StratVantage Consulting, LLC — Mike’s Take on the News 03/08/01
Clipped from: http://www.stratvantage.com/news/030801.htm
The News – 03/08/01
Upstart Domain Registry Offers New gTLDs
Just as domain name authority ICANN begins its meetings in Australia, rogue domain registry new.net has unveiled 20 new domain name suffixes for immediate availability. ICANN is supposed to be the Internet authority on domain names, but it is a voluntary organization without any real teeth. There have been other challenges to established domain authority before, but new.net is very high profile. Users of Internet Service Providers (ISPs) such as Earthlink and Excite@Home will be taken to URLs using the new generic Top Level Domain (gTLD) names automatically. Other users will need to either wait to see if the names are supported broadly, or go to www.new.net and download software that ensures their browsers can find the new sites.

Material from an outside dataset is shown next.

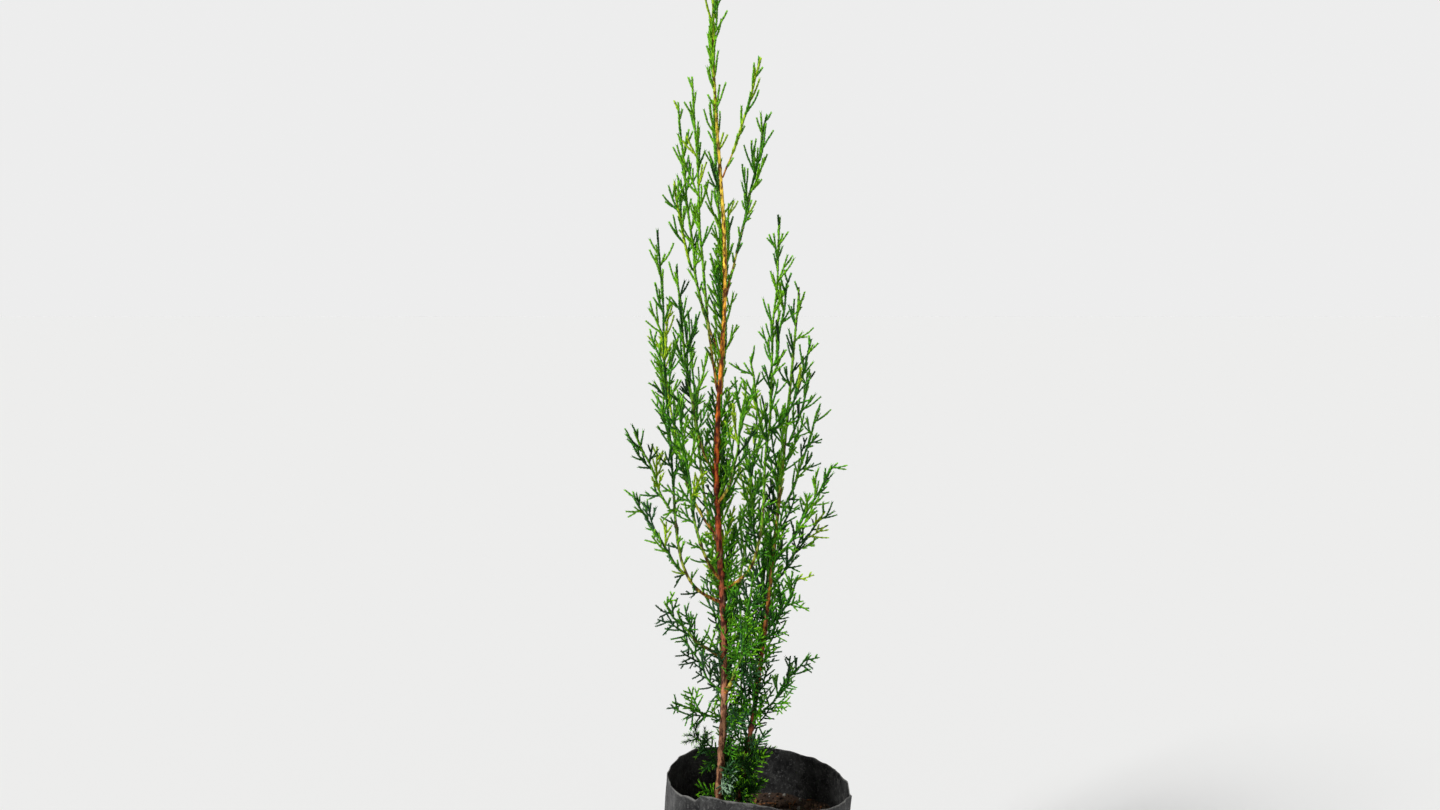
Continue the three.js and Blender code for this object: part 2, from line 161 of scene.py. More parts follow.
def film_place(x, y, z):
    """Where a point of the plain blown tube ends up on the crumpled bag."""
    share = (z - FOOT_ROUND) / (BAG_RIM - FOOT_ROUND)
    if share <= 0:
        return x, y, z
    angle = math.atan2(y, x)
    free = max(0.0, min(1.0, (share - FREE_FROM) / (1 - FREE_FROM)))
    radius = math.hypot(x, y)
    radius *= 1 + sum(size * math.cos(count * angle + start) for size, count, start in BAG_WAVES)
    for line, depth in FOLD_LINES:
        off = abs(math.remainder(angle - line, 2 * math.pi))
        radius += depth * (0.35 + 0.65 * free) * math.exp(-off / FOLD_WIDTH)
    tuck = math.remainder(angle - RIM_TUCK, 2 * math.pi) / TUCK_WIDTH
    radius -= TUCK_DEPTH * free * math.exp(-tuck * tuck) * (1.4 if tuck > 0 else 0.6)
    ring = Vector((math.cos(angle), math.sin(angle), 0))
    crease = 1 - abs(noise.noise(ring * 5.5 + Vector((0, 0, z * 22))))
    rumple = noise.noise(ring * 2.6 + Vector((4, 0, z * 30)))
    radius += CREASE_DEPTH * (crease - 0.8) * (0.5 + free) + RUMPLE_DEPTH * rumple
    height = FOOT_ROUND + share * (rim_height(angle) - FOOT_ROUND)
    height += free * (RAGGED_RIM * noise.noise(ring * 6) - TUCK_DROP * math.exp(-tuck * tuck))
    if tuck > 0:
        height += TUCK_STEP * free * math.exp(-tuck / 9) * (1 - math.exp(-tuck * 2.5))
    return radius * math.cos(angle), radius * math.sin(angle), height


bpy.ops.mesh.primitive_circle_add(vertices=FILM_SIDES, radius=FOOT_RADIUS, fill_type="TRIFAN")
grow_bag = bpy.context.object
grow_bag.name = "film_bag"
bpy.ops.object.mode_set(mode="EDIT")
bpy.ops.mesh.select_all(action="SELECT")
bpy.ops.mesh.region_to_loop()
radius, height = FOOT_RADIUS, 0.0
film_profile = [
    (FOOT_RADIUS + FOOT_ROUND * math.sin(a), FOOT_ROUND * (1 - math.cos(a)))
    for a in (math.pi / 2 * i / FOOT_RINGS for i in range(1, FOOT_RINGS + 1))
]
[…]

Several of new.net’s gTLDs are names that ICANN rejected during their consideration of new names. ICANN approved seven new gTLDs in November, but recently announced all would not be operational by the original July deadline. New.net says their registry is online now. Here are the new gTLDs offered by both new.net and ICANN:
|Family sites; probably similar to ICANN’s .name
|Sites offering free goods or services
|Spanish chat sites?
|Sites that can prove they contain children-friendly content and comply with the Children Online Privacy Protection Act.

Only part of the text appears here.